Exactly the lines from the one containing "const pair = new THREE.Group();" through the one containing "obj.matrix_parent_inverse = Matrix.Identity(4)" must be returned; include both ends and nothing else.

*** DATA FOR THIS TASK ***

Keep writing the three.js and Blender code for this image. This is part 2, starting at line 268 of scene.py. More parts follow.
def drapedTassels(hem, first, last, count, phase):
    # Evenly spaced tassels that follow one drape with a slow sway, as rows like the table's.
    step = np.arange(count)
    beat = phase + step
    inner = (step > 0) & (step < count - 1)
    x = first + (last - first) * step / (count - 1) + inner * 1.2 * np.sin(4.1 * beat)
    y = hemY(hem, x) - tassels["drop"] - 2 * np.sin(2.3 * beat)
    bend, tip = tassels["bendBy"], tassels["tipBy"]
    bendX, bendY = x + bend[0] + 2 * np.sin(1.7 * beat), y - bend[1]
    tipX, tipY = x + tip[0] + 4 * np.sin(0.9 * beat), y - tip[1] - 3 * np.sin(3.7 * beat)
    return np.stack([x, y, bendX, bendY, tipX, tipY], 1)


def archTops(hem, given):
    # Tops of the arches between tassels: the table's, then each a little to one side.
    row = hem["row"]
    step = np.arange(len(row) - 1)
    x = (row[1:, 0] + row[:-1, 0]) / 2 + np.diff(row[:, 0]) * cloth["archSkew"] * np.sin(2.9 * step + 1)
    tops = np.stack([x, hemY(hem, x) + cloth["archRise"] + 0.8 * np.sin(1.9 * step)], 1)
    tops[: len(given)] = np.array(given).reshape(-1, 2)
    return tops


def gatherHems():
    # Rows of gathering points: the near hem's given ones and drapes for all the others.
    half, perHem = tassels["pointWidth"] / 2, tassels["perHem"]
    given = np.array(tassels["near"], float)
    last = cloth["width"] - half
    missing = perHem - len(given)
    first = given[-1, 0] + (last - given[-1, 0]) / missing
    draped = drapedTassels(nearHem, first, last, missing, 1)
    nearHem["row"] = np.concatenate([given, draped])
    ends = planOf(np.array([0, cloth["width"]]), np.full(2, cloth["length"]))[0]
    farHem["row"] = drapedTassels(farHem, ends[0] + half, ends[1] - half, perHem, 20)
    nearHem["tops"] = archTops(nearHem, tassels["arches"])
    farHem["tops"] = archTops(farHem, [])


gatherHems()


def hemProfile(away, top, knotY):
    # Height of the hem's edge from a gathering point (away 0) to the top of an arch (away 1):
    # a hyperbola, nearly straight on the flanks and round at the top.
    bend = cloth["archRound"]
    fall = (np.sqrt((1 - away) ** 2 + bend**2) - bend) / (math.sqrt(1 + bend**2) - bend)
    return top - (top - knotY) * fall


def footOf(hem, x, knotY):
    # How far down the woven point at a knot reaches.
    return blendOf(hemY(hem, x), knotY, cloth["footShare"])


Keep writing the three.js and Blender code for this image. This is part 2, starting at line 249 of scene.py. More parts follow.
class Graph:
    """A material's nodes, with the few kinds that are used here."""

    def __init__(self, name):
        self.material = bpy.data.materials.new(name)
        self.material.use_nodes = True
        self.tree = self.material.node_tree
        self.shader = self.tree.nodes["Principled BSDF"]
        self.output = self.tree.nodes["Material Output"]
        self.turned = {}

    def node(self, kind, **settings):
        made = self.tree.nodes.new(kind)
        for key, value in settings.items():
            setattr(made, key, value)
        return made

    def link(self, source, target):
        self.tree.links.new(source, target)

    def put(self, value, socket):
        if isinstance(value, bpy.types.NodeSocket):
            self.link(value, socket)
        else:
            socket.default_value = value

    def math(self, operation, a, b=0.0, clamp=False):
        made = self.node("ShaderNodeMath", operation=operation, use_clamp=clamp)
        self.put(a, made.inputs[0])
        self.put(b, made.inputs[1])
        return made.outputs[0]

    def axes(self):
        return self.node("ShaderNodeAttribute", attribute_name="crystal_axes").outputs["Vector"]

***
*** DATA FOR THIS TASK ***

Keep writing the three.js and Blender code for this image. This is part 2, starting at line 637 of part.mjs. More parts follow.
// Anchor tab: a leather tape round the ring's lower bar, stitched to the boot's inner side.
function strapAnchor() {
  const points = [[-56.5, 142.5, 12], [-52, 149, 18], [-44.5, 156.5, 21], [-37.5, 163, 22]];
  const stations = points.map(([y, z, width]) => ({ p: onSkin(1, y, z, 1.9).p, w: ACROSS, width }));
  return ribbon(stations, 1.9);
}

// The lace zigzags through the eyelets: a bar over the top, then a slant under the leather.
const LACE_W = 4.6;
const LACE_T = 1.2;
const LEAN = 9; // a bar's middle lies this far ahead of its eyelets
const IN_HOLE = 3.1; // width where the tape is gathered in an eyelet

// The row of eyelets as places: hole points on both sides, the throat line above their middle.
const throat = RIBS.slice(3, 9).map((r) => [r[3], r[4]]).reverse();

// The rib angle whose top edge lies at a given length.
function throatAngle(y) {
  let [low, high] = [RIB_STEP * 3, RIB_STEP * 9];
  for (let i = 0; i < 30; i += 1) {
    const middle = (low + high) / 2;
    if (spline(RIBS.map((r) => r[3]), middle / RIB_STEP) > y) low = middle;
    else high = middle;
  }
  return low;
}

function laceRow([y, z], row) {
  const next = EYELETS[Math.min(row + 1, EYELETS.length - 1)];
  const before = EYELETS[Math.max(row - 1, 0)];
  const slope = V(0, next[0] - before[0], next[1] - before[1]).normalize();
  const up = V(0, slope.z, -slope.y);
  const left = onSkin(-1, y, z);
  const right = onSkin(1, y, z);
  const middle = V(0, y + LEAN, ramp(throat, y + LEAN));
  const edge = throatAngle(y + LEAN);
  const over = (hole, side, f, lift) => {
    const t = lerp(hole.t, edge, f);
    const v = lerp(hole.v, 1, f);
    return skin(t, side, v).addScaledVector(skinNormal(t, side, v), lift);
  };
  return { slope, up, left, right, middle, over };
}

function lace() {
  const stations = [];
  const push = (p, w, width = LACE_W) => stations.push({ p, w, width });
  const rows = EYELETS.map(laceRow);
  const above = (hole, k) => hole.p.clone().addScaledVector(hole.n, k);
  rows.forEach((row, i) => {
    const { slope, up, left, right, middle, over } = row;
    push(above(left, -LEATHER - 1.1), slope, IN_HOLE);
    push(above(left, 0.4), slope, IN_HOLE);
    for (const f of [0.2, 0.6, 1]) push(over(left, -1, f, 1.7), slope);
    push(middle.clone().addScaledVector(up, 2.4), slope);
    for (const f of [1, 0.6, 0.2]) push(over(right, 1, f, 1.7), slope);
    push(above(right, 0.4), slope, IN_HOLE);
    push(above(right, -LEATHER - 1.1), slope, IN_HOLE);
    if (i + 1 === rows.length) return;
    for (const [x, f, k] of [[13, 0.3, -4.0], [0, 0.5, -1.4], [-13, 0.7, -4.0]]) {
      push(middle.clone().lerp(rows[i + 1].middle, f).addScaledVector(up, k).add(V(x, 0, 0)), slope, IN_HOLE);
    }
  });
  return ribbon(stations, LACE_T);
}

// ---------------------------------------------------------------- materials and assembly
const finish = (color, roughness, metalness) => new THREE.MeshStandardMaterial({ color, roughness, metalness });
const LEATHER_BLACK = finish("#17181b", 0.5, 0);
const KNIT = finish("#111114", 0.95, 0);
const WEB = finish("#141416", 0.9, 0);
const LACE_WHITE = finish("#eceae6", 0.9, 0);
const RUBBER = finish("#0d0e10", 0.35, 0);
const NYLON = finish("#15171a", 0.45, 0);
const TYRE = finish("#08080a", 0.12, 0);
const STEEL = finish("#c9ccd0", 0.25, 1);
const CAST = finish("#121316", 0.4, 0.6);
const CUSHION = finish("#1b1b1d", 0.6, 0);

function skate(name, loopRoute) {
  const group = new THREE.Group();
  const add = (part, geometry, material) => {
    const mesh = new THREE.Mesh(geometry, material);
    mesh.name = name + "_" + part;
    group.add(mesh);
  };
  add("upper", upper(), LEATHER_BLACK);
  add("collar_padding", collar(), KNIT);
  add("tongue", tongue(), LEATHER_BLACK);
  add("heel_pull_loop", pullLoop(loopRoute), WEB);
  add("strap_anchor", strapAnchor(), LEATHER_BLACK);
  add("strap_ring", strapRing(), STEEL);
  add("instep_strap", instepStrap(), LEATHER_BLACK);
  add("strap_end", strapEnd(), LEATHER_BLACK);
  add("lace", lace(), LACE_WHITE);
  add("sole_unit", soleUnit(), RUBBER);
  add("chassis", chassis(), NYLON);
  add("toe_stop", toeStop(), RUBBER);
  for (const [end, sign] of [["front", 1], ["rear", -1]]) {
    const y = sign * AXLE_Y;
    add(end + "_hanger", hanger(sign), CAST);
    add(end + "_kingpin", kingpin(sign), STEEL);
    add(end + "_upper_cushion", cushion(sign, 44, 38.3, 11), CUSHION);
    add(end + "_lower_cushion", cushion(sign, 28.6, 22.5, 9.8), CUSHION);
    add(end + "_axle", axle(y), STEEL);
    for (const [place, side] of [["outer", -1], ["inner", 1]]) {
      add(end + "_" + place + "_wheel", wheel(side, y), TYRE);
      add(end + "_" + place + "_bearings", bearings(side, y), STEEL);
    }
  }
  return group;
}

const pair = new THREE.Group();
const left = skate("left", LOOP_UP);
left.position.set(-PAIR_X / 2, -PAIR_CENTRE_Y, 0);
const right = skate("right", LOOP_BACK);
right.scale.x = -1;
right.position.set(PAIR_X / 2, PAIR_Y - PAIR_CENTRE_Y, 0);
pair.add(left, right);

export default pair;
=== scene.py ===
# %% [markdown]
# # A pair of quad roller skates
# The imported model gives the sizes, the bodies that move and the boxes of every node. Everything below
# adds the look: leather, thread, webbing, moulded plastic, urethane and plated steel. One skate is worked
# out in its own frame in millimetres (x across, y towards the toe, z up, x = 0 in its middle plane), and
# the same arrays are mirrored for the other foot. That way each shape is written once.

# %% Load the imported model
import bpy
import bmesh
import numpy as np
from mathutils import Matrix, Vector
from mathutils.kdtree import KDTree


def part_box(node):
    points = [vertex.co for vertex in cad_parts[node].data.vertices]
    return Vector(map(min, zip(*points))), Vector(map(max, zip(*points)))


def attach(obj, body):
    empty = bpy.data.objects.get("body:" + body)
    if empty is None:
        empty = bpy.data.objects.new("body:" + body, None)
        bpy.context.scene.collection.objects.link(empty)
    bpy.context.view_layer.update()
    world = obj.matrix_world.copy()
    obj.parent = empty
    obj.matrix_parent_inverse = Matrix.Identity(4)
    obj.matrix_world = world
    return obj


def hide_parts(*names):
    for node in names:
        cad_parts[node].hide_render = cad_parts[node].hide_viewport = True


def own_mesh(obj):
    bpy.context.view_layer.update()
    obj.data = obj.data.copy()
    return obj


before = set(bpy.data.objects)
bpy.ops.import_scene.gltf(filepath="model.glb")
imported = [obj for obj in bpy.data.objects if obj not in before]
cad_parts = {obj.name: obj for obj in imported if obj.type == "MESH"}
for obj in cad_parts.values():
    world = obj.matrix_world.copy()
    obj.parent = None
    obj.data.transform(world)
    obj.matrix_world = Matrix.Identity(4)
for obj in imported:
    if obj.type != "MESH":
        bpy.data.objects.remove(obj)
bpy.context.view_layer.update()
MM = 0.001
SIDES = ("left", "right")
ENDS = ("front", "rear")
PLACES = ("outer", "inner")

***
*** DATA FOR THIS TASK ***

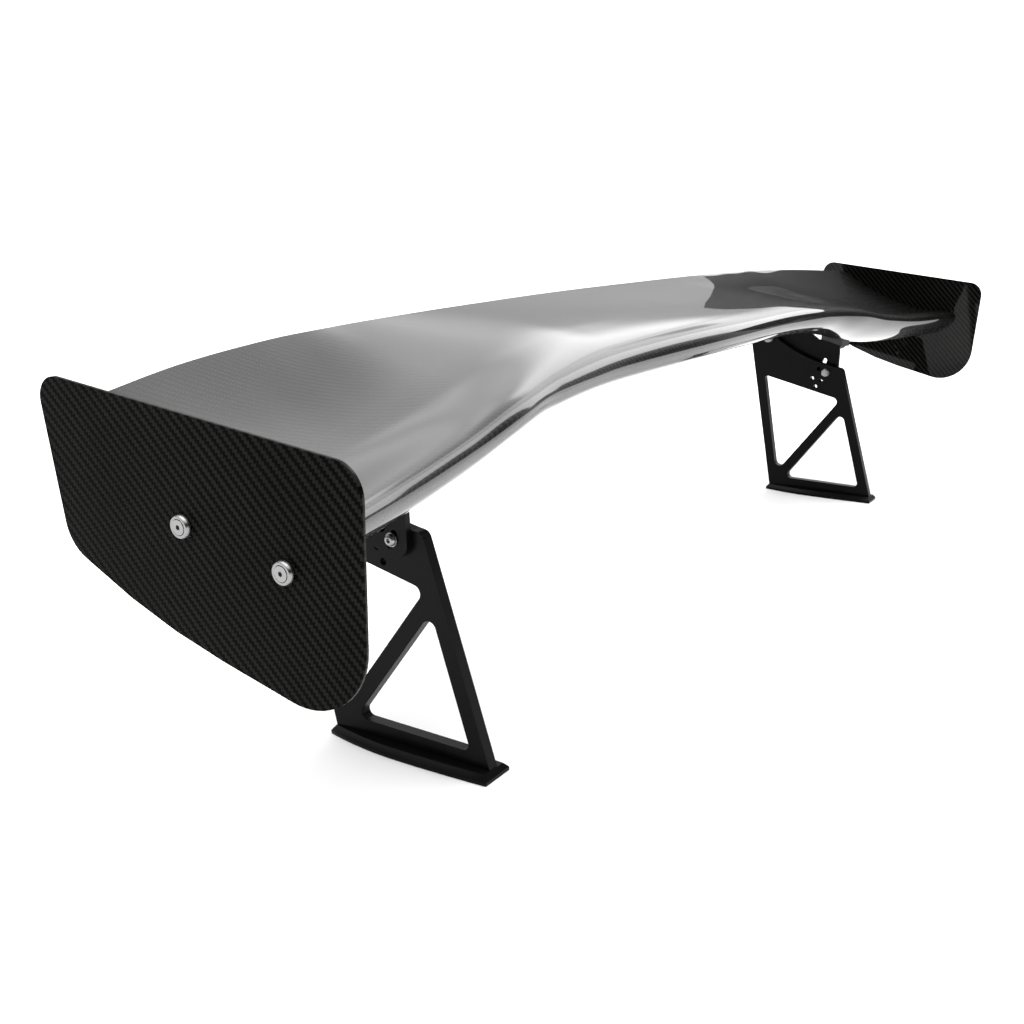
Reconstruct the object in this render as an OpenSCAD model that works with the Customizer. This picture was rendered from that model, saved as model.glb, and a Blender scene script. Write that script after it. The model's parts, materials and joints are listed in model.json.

***

*EXERCISE ANSWER*
const pair = new THREE.Group();
const left = skate("left", LOOP_UP);
left.position.set(-PAIR_X / 2, -PAIR_CENTRE_Y, 0);
const right = skate("right", LOOP_BACK);
right.scale.x = -1;
right.position.set(PAIR_X / 2, PAIR_Y - PAIR_CENTRE_Y, 0);
pair.add(left, right);

export default pair;
=== scene.py ===
# %% [markdown]
# # A pair of quad roller skates
# The imported model gives the sizes, the bodies that move and the boxes of every node. Everything below
# adds the look: leather, thread, webbing, moulded plastic, urethane and plated steel. One skate is worked
# out in its own frame in millimetres (x across, y towards the toe, z up, x = 0 in its middle plane), and
# the same arrays are mirrored for the other foot. That way each shape is written once.

# %% Load the imported model
import bpy
import bmesh
import numpy as np
from mathutils import Matrix, Vector
from mathutils.kdtree import KDTree


def part_box(node):
    points = [vertex.co for vertex in cad_parts[node].data.vertices]
    return Vector(map(min, zip(*points))), Vector(map(max, zip(*points)))


def attach(obj, body):
    empty = bpy.data.objects.get("body:" + body)
    if empty is None:
        empty = bpy.data.objects.new("body:" + body, None)
        bpy.context.scene.collection.objects.link(empty)
    bpy.context.view_layer.update()
    world = obj.matrix_world.copy()
    obj.parent = empty
    obj.matrix_parent_inverse = Matrix.Identity(4)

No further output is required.